2008 Index of Economic Freedom
The size and Functions of Government and Economic Growth, by James Gwartney, Robert Lawson and Randall Holcombe, Joint Economic Committee Study, April 1998.
Tories’ economic legacy has been squandered, by ruth Lea, The Daily Telegraph, 17 September 2007.
Tory row over tax and spending grows, by Jean Eaglesham, Financial Times, 5 February 2008
Barmy arguments from Philip Hammond on spending, by Corin Taylor, Taxpayers’ Alliance Website, 5 February 2008.
Tax ‘n’ spend: No way to run an economy, by  Ruth Lea, CPS,  2004.

Feb 2008 15

Sometimes it’s a wonder anyone bothers to vote these days. Why can’t politicians stand up for what they believe in, and give it to us straight?

A classic example of this is today’s FT report on George Osborne’s speech later today on the principles of tax reform. Mr Osborne has said repeatedly (and rightly) that the Government’s tax rises have been damaging to the economy. So why won’t he come out and say that he will reduce them? Given that he won’t, are we to believe that he is actually happy with the Government’s tax rises? You’d be forgiven for being confused.

As the FT reports:

Mr Osborne will promise a “fundamental rethink” of the tax system to ensure a longer-term approach to fiscal changes that addresses the effects of taxes on issues such as climate change.

So what does "fundamental rethink" actually mean? Sounds like higher green taxes, lower taxes elsewhere, but no cut in the overall tax burden, when a cut in the overall burden of tax is the very think that Britain’s economy needs. Some fundamental rethink!

Politicians who are afraid to address the high-tax, high-spending consensus should remember our YouGov poll last August, which found that 64 per cent think that the government spends too much and therefore taxes too much.

That all said, there are some welcome moves that Mr Osborne will announced today. Chief among them will be an Office of Tax Simplification, proposed by the Tax Reform Commission and designed to do to complex tax law what the National Audit Office is doing to government departments. The Tories would also require the Treasury to publish technical changes to the tax system in the autumn and set up a new parliamentary committee to scrutinise those changes. Hopefully this will insure no more CGT and non-dom chaos.

Feb 2008 15

Today’s FT reports:

UK companies face having to add billions of pounds to their pensions liabilities under plans to be unveiled by the regulator to force them to use more realistic projections of how long workers will live after they retire.

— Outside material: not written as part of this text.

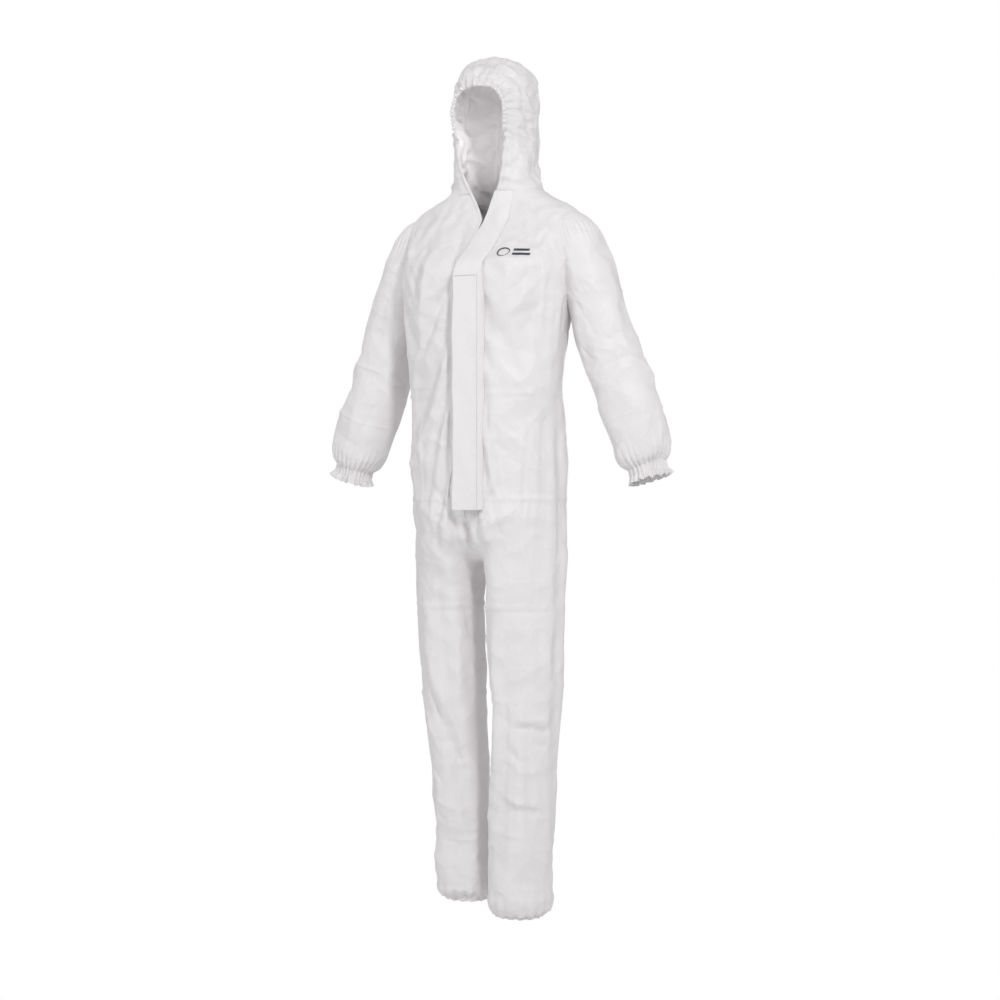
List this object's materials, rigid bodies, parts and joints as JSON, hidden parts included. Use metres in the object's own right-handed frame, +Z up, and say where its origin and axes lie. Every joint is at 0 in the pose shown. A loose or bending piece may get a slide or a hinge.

The standard the Pensions Regulator is to propose next week is tougher than that used by 99.5 per cent of UK schemes and will increase stated liabilities for companies by 6 to 8 per cent, even for those already adopting the most prudent standard now in use. For roughly a third of all schemes, the increase in disclosed liabilities will be as much as 15 to 20 per cent and could force them to set aside more cash to fill shortfalls.

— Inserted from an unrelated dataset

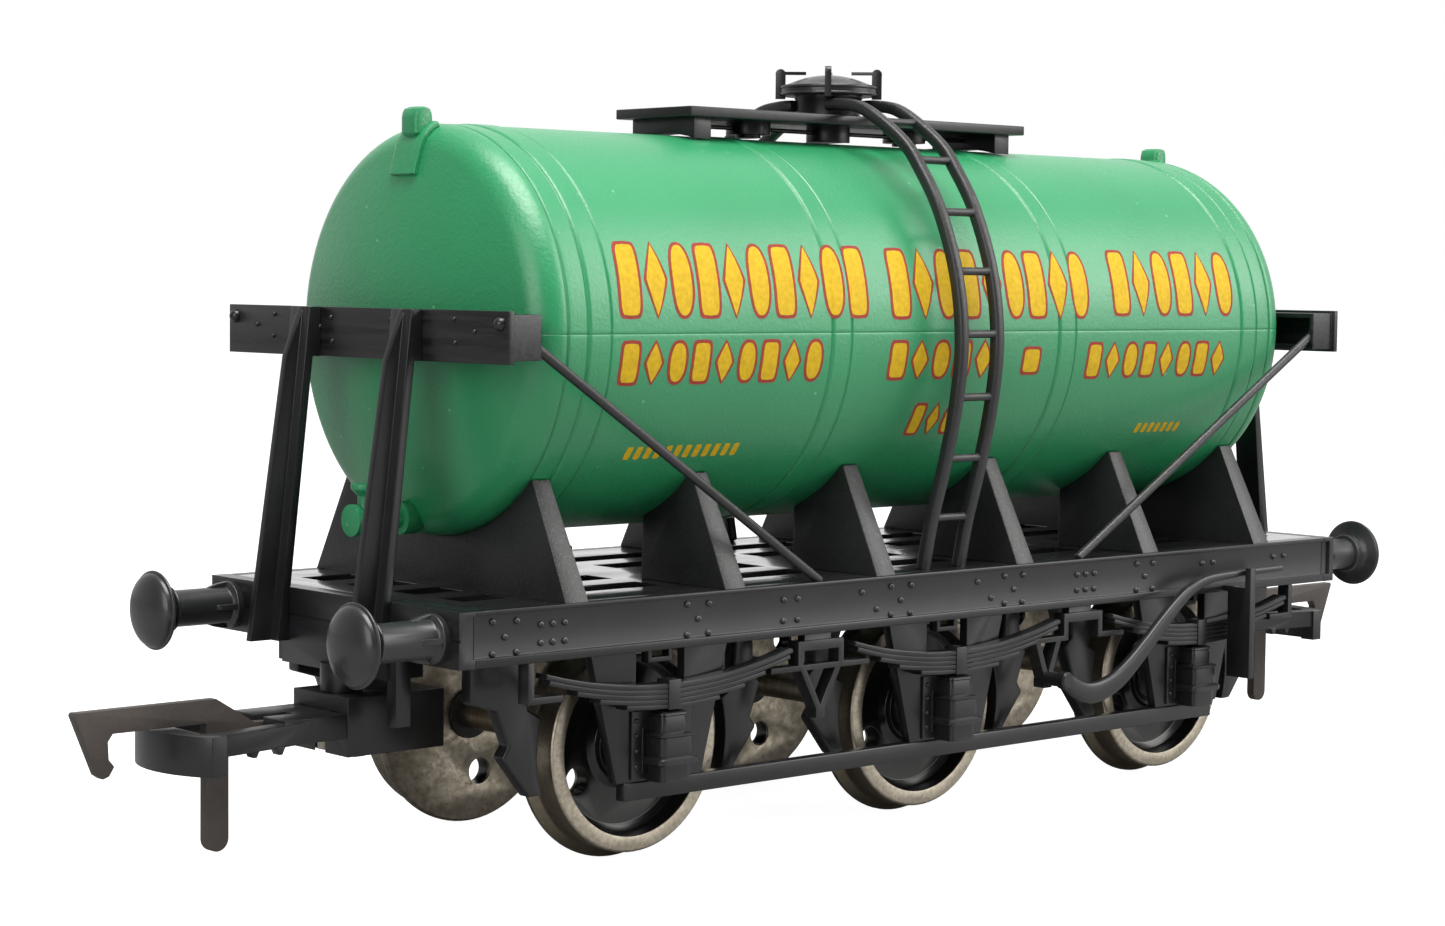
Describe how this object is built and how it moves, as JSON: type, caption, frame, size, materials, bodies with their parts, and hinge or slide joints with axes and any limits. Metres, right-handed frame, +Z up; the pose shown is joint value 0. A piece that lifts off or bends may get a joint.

The regulator has the power to order weak companies to increase contributions to their final salary scheme. It also has the power to intervene on behalf of trustees if the regulator feels that companies are not putting in enough money to close gaps in their pension schemes.

There is nothing inherently wrong with this. Accurate reporting is, like the rule of law, essential to a well-functioning capitalist economy. But what about the public sector pension schemes? Unfunded public sector pension liabilities are anything from £530 billion (Treasury) to over £1 trillion (Neil Record’s authoritative report for the IEA). They should be placed on the balance sheet immediately.

Feb 2008 13

Peter Franklin argues against the dynamic case for tax cuts, suggesting that if there is a Laffer Curve we are on the wrong side of it to get increased revenue when we cut taxes.

What needs to be remembered about the Laffer Curve is that it is an abstraction of a much more complex relationship between taxes and revenues.  It captures an essential truth that tax rises will not always increase revenue, and tax cuts will not always lead to a decrease.  However, it necessarily omits two crucial factors: time and the specific tax that is to be cut or raised.

Economic gains from tax cuts will often be felt over the medium to long term.  The European Central Bank studied the effects of growth in the state and found that a growth of 1 per cent in the size of the state led to a 0.13 per cent fall in economic growth.  Other studies have found effects at a similar order of magnitude.  That fall in economic growth won’t mean a lot in the first year but over time becomes very significant.  Brown’s spending splurge since 2000 may have left Britain’s GDP almost £14 billion lower.

Different taxes will have different effects on the economy.  There is an ongoing debate over the kind of tax cuts most conducive to higher growth.  However, the conventional view is that the effects on growth will be at their largest when they affect incentives to work and invest in the United Kingdom.  Alistair Darling is retreating from taxing non-domiciles because it was expected that tax rise wouldn’t increase revenue – even immediately.  A dynamic model (PDF) produced for the TaxPayers’ Alliance by the Centre for Economics and Business Research suggested that pre-announced, phased cuts in corporation tax to the Irish level over 14 years would boost investment by 60 per cent and GDP by 9 per cent – and pay for itself within eight years.

The evidence that tax cuts and controlling spending will have a very positive effect on growth is quite well established.  Gains from increased growth quite quickly weaken and then overwhelm the effects on revenue of a tax cut.  Combine that with an easing of the burden on hard pressed taxpayers and the case for restraining growth in spending in order to cut taxes and unleash the dynamic potential of a low tax economy is incredibly strong.